As this study on the indictment of the Pharisees concludes, it should give time for contemplation in this regard. There were reasons why people of great biblical nobility such as King David wrote pleas to God, in the Psalms “Search me, O God, and know my heart: try me, and know my thoughts: And see if there be any wicked way in me, and lead me in the way everlasting.” [Ps. 139:23-24] When was the last time we prayed to God to see if there was any wicked way in us?
Consider also how David wrote in the Psalms, “Hide thy face from my sins, and blot out all mine iniquities. Create in me a clean heart, O God; and renew a right spirit within me.” [Ps. 51:9-10] David acknowledged his sinful ways before his holy God. Lastly, here is another prayer from David that helps to portray a humble and contrite spirt toward the Lord, “Let the words of my mouth, and the meditation of my heart, be acceptable in thy sight, O LORD, my strength, and my redeemer. ” [Ps. 19:14]

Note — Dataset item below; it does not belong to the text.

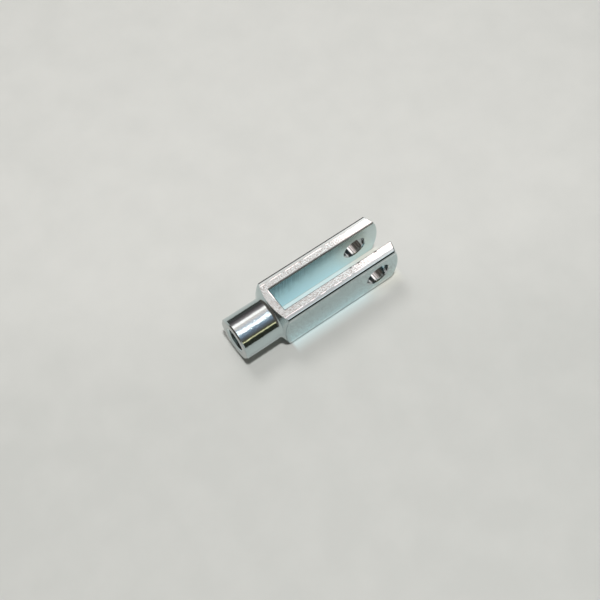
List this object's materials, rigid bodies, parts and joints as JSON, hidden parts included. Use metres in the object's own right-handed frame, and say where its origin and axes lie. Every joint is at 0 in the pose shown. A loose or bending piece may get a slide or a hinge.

To think that the Lord described David as a man after his own heart is surely an indication to us that we are not above reproach from the Lord. Why not take some time now, come to God in prayer and repentance and remove any and all woes from your life for it is written by the apostle when he said, “Casting all your care upon him; for he careth for you. Let us learn this important lesson from the indictment of the Pharisees.” [1 Pet. 5:7]
Bible Study Questions
- In this study called the indictment of the Pharisees can you name the three key points from the introduction?
- Describe what happened in the background leading up to this message from Jesus to the Pharisees.
- Is there one particular woe that Jesus described which resonates with you as something you may be doing?
- What is your opinion on why the Pharisees lost their way from the Lord’s way for their lives?
- Describe how absolute power corrupts absolutely in view of the Pharisees conduct and behaviour.
- For a faith building exercise, memorize Psalm 19:14 over the next week.
- If you were convicted from having woes in your life, consider sharing this Bible study with someone you care about in your life.